Well, after cluttering up this site for the last five years, it’s about time I put something more than a placeholder entry in here and formally introduce Team Anderson to the CycleBlaze world.
It’s not quite true that my life as a touring cyclist began when Rachael and I met in 1987 (we’ll celebrate our 35th wedding anniversary next month!); but it’s pretty close. I didn’t really bike much before I was an adult, though I did ride a memorable two day overnight from Seattle to a resort in Northeast Washington to join my family for summer vacation, at the age of 15. I spent the night wild camping, sleeping on a blown over billboard above the Columbia River at Vantage.
After that though I didn’t really tour or even bike at ll until I got out of the army in 1971. Things picked up a bit then though: a ride from Bellingham to Salem in 1972, then the most ambitious ride of my younger life came in 1974 when I biked solo from Indiana to Montana, carrying nothing but a small rucksack riding on my brand new Motobecane. Getting by on a budget of $8/day, I covered about 1,500 miles in two weeks and kept costs down with two nights crashing in college dormitories and two others in city jails.
After that my bike outings were mostly brief getaways of a week or two - a ride from Salem to The Bay Area, another from Salem too LA, a loop of the North Cascades the month after Mount Saint Helens erupted - I had to cut the tour short because there was still so much ash blowing on the roads east of the mountains.
Then, everything changed. In 1987 I took a solo tour I’d long dreamed of, a ride from Cedar Breaks to Flagstaff by way of Cedar Breaks, Bryce, Zion, and the Grand Canyon.
I returned to the office, and a few days later the new programmer that hired on in my absence sat down at the table for our lunchtime bridge game: Rachael. I bought her her first adult bicycle that spring (an entry level Bridgestone touring bike), we went for a fifty mile ride that weekend, and on the following one we took a three day overnight loop in central Oregon, tenting it in Prineville and Cove Palisades. We got married about a month later, and Team Anderson was born.

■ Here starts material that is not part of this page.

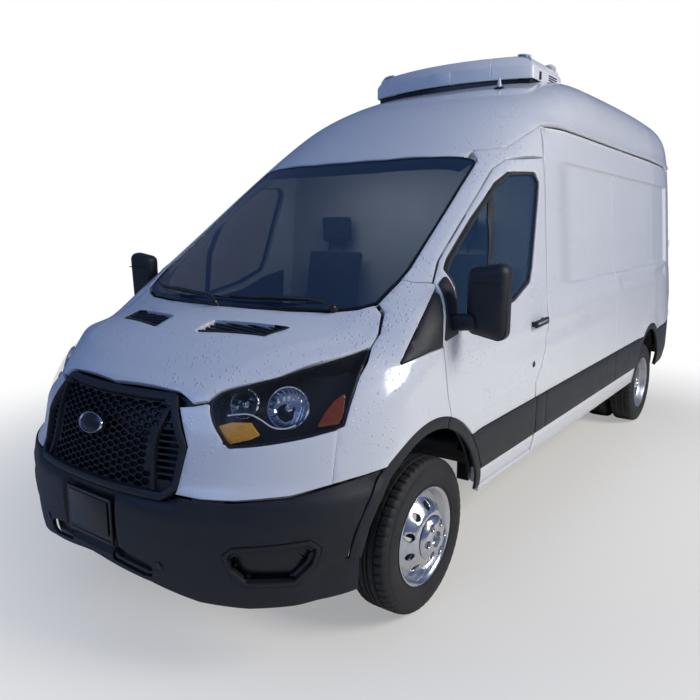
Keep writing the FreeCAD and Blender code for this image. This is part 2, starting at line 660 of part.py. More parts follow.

To say it’s been an incredible journey is a great understatement. As of this writing (June, 2023) we’ve taken at least 60 significant (10 days or longer) bike tours together, dipping our wheels in 24 countries and 26 states. Nearly every year for 20 years we hounded our time off and took a longer tour of 4-6 weeks, mostly in Europe but also Japan, Taiwan, Australia, New Zealand, and America. For the last five years of our working years we both went halftime and started doubling up, fitting a second trip into most years.
Even that wasn’t enough though. For the last five years we’ve shaken up the model significantly. After we both fully retired we sold our home, jettisoned all of our possessions except the car and whatever we couldn’t cram into a 5x10 storage unit, and went vagabond. We’re sort of in a rut now, with most years broken into three month blocks - three in Europe, three in America, repeat. Not a bad life, and one we intend to continue as long as it keeps working for us.